When the trouble with Mexico occurred in 1916, he joined the army and saw service on the Mexican border as a sergeant. Following the settlement of that dispute, he returned to Mason City. Shortly after, the United States entered the World war and Hayden again enlisted. He went in Camp Cody in Demning, N. Mex. Ironically he was a member of the machine gun batallion [sic], the 125th, of the 34th division. He was in Co. A.
The local man was sent to an officers' school in Texas, and there received the commission of second-lieutenant. He served overseas for eight months.

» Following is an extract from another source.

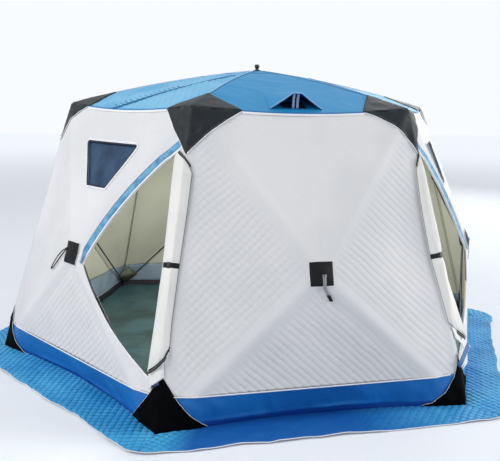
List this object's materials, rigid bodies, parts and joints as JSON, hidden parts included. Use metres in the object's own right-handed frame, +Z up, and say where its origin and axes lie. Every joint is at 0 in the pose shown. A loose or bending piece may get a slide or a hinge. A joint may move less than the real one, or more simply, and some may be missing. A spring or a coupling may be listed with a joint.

Upon his discharge from the army following the end of the World war, he was interested in several enterprises, including carnivals. For the past few years, however, he had interested himself exclusively in the operation of walkathons. When in Mason City he made his home at the Park Inn hotel. He was last here about one month ago, according to W. R. McBee, owner of the hotel. He had real estate near Mason City and Cedar Rapids.
He entered the race for sheriff in 1924, and was defeated by G. E. Cress, now of Colorado.
First information of his death was received here by R. C. Patrick, fourth district commander of the American Legion, who was notified by telephone by Mr. Capone [sic]. Mr. Patrick was once identified with Mr. Hayden in the operation of a walkathon at the Mason City armory, under the sponsorship of the "40 and 8."
He was a member of both the American Legion and 40 and 8.